Enrico's chopped salad ($8.50, easily feeds two) achieves perfect balance and acidity with its mix of salami, Gorgonzola, mixed greens, roasted peppers, cherry tomatoes, red onion, and black olives. It's totally addictive. Nonna Dora polpettone (Enrico's grandma Dora's meatballs, an appetizer at $9.95) are giant-sized, dense as black holes, set in a pool of that excellent pomodoro sauce, and generous enough to split if you happen to be dining with somebody who isn't a selfish pig. Baked clams oreganata ($9.95), littlenecks dusted with bread crumbs and herbs and served piping hot with a wedge of lemon, are swoon-inducing. The appetizers arrive with a cone of warm, coal-oven-baked bread sticks, a bottle of Colevita olive oil, and one of balsamic vinegar.

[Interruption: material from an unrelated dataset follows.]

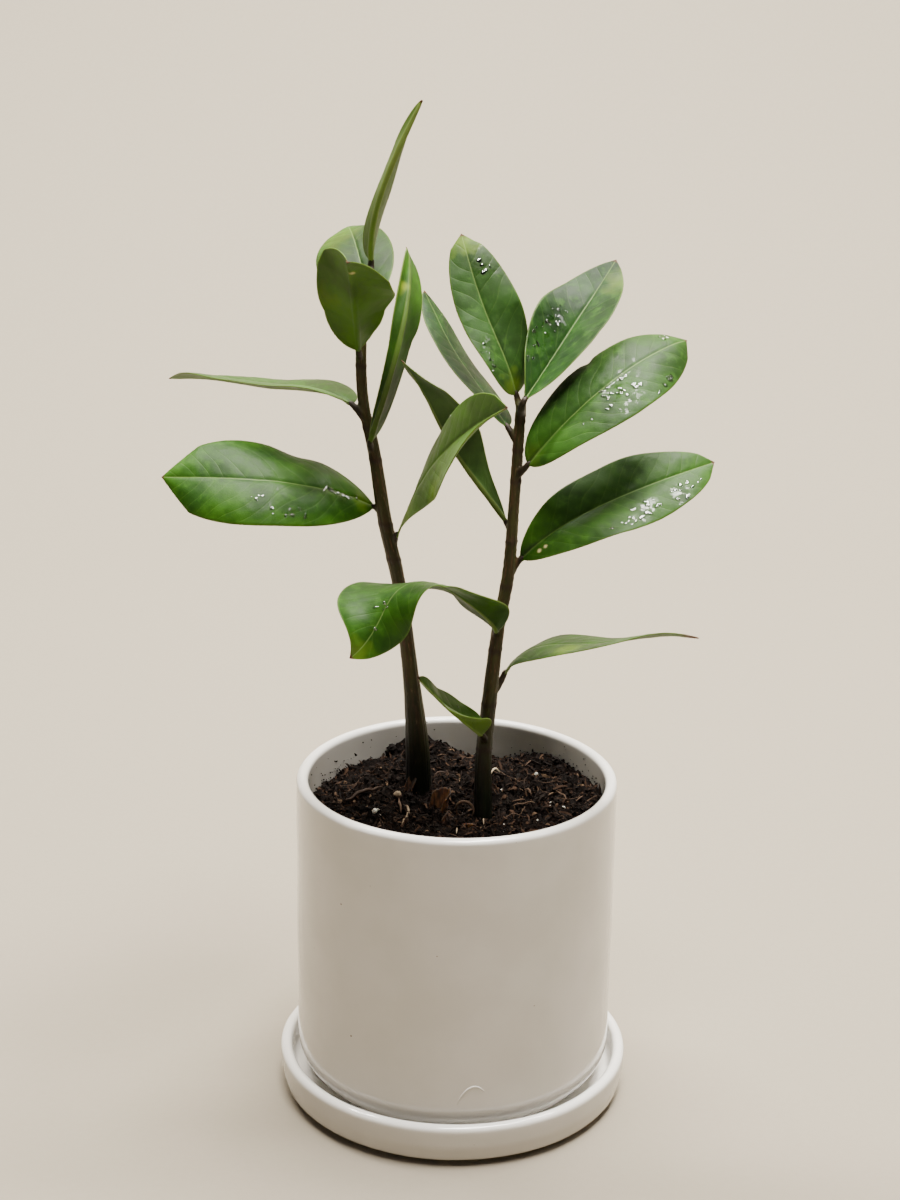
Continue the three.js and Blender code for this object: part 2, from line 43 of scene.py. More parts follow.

All this is made to be washed down with Italian wine, and Carolina's has an impressive, fairly priced list by the bottle or quartino. The quartinos, about two glasses' worth, are a particularly good deal — I had a sharp and fruity young Sangiovese for $11 — and there are Chiantis, Amarones and baby Amarones, pinot grigios and Chardonnays from Italy, as well as a respectable selection of California wines.

I'm sorry to say I have yet to try the pastas, priced from $12.95 to $15.95. Among them are Dora's meatballs with spaghetti, a homemade parpardelle Bolognese, linguine puttanesca, handmade ravioli, and orecchiette with sausage and broccoli rabe. For lunch, you can order paninis too.

The reception by staff and owner was easy and friendly. We waited a long time for our pizzas on a busy Friday night, but as they were plying us with plates of steaming, deeply tasty appetizers, and quartinos of wine, the delay felt more like a piece of unexpected luck than a hassle. It's getting to the point that you can find a Neapolitan pie to rival the best of New York down here without hardly having to spin around and say the word mozzarella. And even with the glut of coal-fired ovens, if there ever were a bona fide hedge against failure in the restaurant biz, it's a damned fine pizza.